Lithuania like all other new EU member states has faced the task not only to harmonize labour law system with EC law but also to guarantee common social values – protection of the employees in the event of transfers of undertakings, businesses or parts of undertakings or businesses. During the transfer, not only the transferor and the transferee, as the present and future owners of company, but also the employees, as a part of an
undertaking, have the interest in the outcome of the action. Baring in mind changing economic – social – political situation, European Community elaborates legal regulations and seeks so that employees’ rights would be protected in all situations of a transfer of an undertaking, even when a company becomes insolvent. Because of this reason there was a Council Directive No. 2001/23/EC adopted, which substantially interchanges Directives No. 77/187/EEC and No. 98/50/EC. The above mentioned Directive includes protection of workers from the groundless redundancies as well as other guarantees (such as information and consultation) that are applied in the event of transfer of an undertaking or part of it or bankruptcy. This means that in any case of transfer of undertakings, businesses or parts of undertakings or businesses, new employer must overtake all employment and collective bargaining agreements. In other words the transferee together with the transferred company receives all the workers with the same conditions that were set by the previous employer.

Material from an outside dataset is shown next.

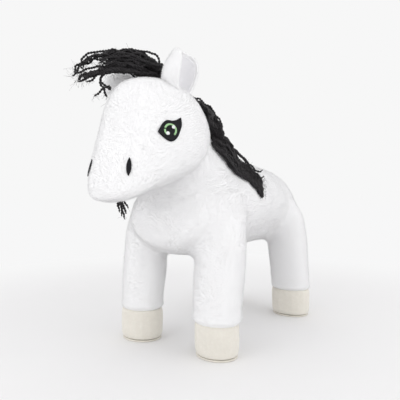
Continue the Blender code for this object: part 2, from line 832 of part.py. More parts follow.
def build_mane():
    """Yarn on each side of the crest, laid over neck, back and shoulders."""
    shapes = [
        soft("neck_under_mane", neck_mesh, 2, mane_clearance),
        soft("torso_under_mane", torso_mesh, 2, mane_clearance),
    ]
    for side in (1, -1):
        name = f"shoulder_under_mane_{side}"
        shapes.append(soft(name, leg_meshes[True, side], 1, mane_shoulder_clearance))
    trees = shape_trees(*shapes)
    for where, side, falls in (("left", 1, mane_left_fall_shares), ("right", -1, mane_right_fall_shares)):
        fans = []
        for c in range(mane_columns + 1):
            share = c / mane_columns
            rise = share_at(share, mane_station_shares, mane_rise_shares)
            y = front_feet_y - mane_front_reach + mane_span * share
            centre = Vector((side * mane_half_gap, y, mane_low_height + mane_rise * rise))
            crest = upward_at(mane_crest_angle * share_at(share, mane_station_shares, mane_crest_shares))
            fall = mane_fall_angle * share_at(share, mane_station_shares, falls)
            fans.append((centre, crest, Vector((side, 0, 0)), 0, fall))
        locks = draped(
            "mane_" + where, fans, mane_rows, trees, mane_thickness, mane_swell_shares,
            mane_depth_shares, 0, black_yarn,
        )
        for label, cutter in (("head", mane_head_clear), ("poll", poll_clear)):
            for turn in (-1, 0, 1):
                name = f"{label}_beside_mane_{where}_{turn}"
                combine(locks, swung(cutter, name, neck_seat, neck_axis, turn * head_turn_angle))


def poll_locks(name, grown, material):
    """The mane's highest lock, on the back of the head, or the space that it keeps clear."""
    trees = shape_trees(soft("head_under_" + name, head_mesh, 2, mane_clearance - grown))
    fans = []
    widened = grown / poll_reach
    sweep = poll_back_angle - poll_front_angle + widened + widened
    for c in range(poll_columns + 1):
        share = c / poll_columns
        crest = upward_at(poll_front_angle - widened + sweep * share)
        half = poll_half_angle * poll_fall_shares[c] + widened
        centre = Vector((0, front_feet_y - poll_reach, poll_height))
        fans.append((centre, crest, Vector((1, 0, 0)), -half, half))
    return draped(
        name, fans, poll_rows, trees, poll_thickness, poll_swell_shares, poll_depth_shares,
        grown + grown, material,
    )


def forelock_points():
    return [
        Vector((
            x * forelock_spread,
            front_feet_y - y * forelock_reach,
            forelock_root_height + z * forelock_rise,
        ))
        for x, y, z in forelock_path_shares
    ]


def build_forelock(forelock_pivot):
    centres = forelock_points()
    rings = []
    for i, (centre, share) in enumerate(zip(centres, forelock_radius_shares)):
        ahead = centres[min(i + 1, len(centres) - 1)] - centres[max(i - 1, 0)]
        sideways = ahead.cross(Vector((0, 0, 1))).normalized()
        upwards = sideways.cross(ahead).normalized()
        size = forelock_radius * share
        rings.append(oval_ring(centre, sideways * size * forelock_flatness_share, upwards * size))
    bundle = soft("forelock", loft_mesh("forelock_cage", rings), 1, 0, black_yarn)
    root = forelock_pivot.matrix_world.translation
    along = centres[-1] - centres[0]
    hinge_line = along.cross(Vector((0, 0, 1))).normalized()
    for name, share in (("rest", 0), ("half", 1 / 2), ("lifted", 1)):
        cutter_name = "head_under_forelock_" + name
        combine(bundle, swung(head_clear, cutter_name, root, hinge_line, share * forelock_lift_angle))
    carry(forelock_pivot, bundle)


def build_tail(swing_pivot, lift_pivot):
    """The stitched dock, and the bundle of yarn that hangs from it behind the rump."""
    knot = rod_cutter("dock_shape", dock, Vector((0, 1, 0)), dock_radius, dock_length)
    root = place("tail_dock", knot.data.copy(), black_yarn)
    root.matrix_world = knot.matrix_world
    bpy.data.objects.remove(knot)
    rounding = root.modifiers.new("Round", "BEVEL")
    rounding.width = dock_radius / 3
    rounding.segments = 2
    for name, angle in (("rest", 0), ("left", tail_swing_angle), ("right", -tail_swing_angle)):
        combine(root, swung(torso_clear, "rump_at_dock_" + name, dock, "Y", angle))
    carry(swing_pivot, root)
    rings = []
    for station, back, share in zip(tail_station_shares, tail_back_shares, tail_radius_shares):
        centre = dock + Vector((0, dock_length / 2 + tail_stand_off * back, -tail_length * station))
        size = tail_radius * share
        rings.append(oval_ring(centre, Vector((size, 0, 0)), Vector((0, size, 0))))
    yarn = soft("tail_yarn", loft_mesh("tail_cage", rings), 1, 0, black_yarn)
    carry(lift_pivot, yarn)


head_layers = [layer_cutters(layer) for layer in range(3)]
mane_head_clear = soft("mane_head_clear", head_mesh, 2, mane_head_clearance)
poll_clear = poll_locks("poll_clear", poll_clearance, None)

rump_trees = shape_trees(soft("rump_under_dock", torso_mesh, 2, 0))
rump_line = outer_reach(rump_trees, Vector((0, 0, dock_height)), Vector((0, 1, 0)))
dock = Vector((0, rump_line + dock_stand, dock_height))

head_turn = pivot("head_turn_pivot", neck_seat)
ear_y = front_feet_y - ear_reach
ear_left_fold = pivot("ear_left_fold_pivot", (ear_spread, ear_y, ear_hinge_height), head_turn)
ear_right_fold = pivot("ear_right_fold_pivot", (-ear_spread, ear_y, ear_hinge_height), head_turn)
forelock_lift = pivot("forelock_lift_pivot", forelock_points()[0], head_turn)
tail_swing = pivot("tail_swing_pivot", dock)
tail_lift = pivot("tail_lift_pivot", dock + Vector((0, dock_length / 2, 0)), tail_swing)

build_torso()
build_neck()
build_head(head_turn)
for is_front in (True, False):
    for which_side in (1, -1):
        build_leg(is_front, which_side)
build_ear(1, ear_left_fold)
build_ear(-1, ear_right_fold)
for which_side in (1, -1):
    build_eye(which_side, head_turn)
    build_nostril(which_side, head_turn)
build_mane()
carry(head_turn, poll_locks("mane_poll", 0, black_yarn))
build_forelock(forelock_lift)
build_tail(tail_swing, tail_lift)
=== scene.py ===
import json
from math import cos, pi, radians, sin

import bmesh
import bpy
import numpy as np
from mathutils import Matrix, Vector
from mathutils.bvhtree import BVHTree

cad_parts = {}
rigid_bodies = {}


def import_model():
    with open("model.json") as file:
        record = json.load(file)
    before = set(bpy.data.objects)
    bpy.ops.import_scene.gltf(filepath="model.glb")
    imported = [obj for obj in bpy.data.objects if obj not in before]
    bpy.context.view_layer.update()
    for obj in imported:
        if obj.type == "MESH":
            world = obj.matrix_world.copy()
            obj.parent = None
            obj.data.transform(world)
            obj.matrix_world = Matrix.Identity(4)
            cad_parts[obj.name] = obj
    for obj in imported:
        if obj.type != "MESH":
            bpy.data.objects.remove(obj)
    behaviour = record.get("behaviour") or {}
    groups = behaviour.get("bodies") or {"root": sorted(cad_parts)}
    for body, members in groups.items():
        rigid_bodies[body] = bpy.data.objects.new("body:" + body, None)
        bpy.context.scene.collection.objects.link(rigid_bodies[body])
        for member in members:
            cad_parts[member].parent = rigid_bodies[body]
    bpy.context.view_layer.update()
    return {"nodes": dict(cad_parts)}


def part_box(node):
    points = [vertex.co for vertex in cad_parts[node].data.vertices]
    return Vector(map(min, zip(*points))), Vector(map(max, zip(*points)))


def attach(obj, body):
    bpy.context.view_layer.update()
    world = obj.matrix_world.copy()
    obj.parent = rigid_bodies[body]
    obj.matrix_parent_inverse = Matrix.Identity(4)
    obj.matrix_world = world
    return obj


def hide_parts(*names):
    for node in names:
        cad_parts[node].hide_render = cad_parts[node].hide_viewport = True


for stray in list(bpy.data.objects):
    bpy.data.objects.remove(stray)

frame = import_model()


# ------------------
# Camera: level, just above the horse's chest, to the left of its nose and
# about half a metre away.
camera_place = (0.3013, -0.4739, 0.180)
camera_aim = Vector((-0.559, 0.829, 0))


def added(name, held):
    """A new object in the scene that holds this mesh, lamp or lens."""
    new = bpy.data.objects.new(name, held)
    bpy.context.scene.collection.objects.link(new)
    return new


lens = bpy.data.cameras.new("camera")
lens.lens = 40.14
lens.shift_y = -0.0375
lens.clip_start = 0.01
camera = added("camera", lens)
camera.location = camera_place
camera.rotation_euler = camera_aim.to_track_quat("-Z", "Y").to_euler()
bpy.context.scene.camera = camera
bpy.context.scene.view_settings.view_transform = "Standard"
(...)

Articles 63 part 3 and 138 of the Lithuanian Labour Code include only partial protection of the employees in the event of transfer of an undertaking or part of it. This is why the purpose of the questions discussed in this article is whether Lithuanian regulation of protection of workers in the event of transfers of undertakings, businesses or parts of them fully corresponds with the objectives and requirements of the directives, whether the terms applied in the Directive are understood in the same way as they are understood in the European Community and other EU member states.
The conclusion after examining legal basis and state practice is that in Lithuania, during the events of transfer of undertakings, businesses or parts of undertakings or businesses, stability of employees’ legal relations, regulated by art.
138 of Lithuanian Labour Code, are safeguarded. Yet rights and duties (working conditions), which arise from labour relations that were present on the day of transfer, do not remain. It is also noticed that the transferee of undertakings, businesses or parts of undertakings does not have the duty to inform and consult prior to the transfer.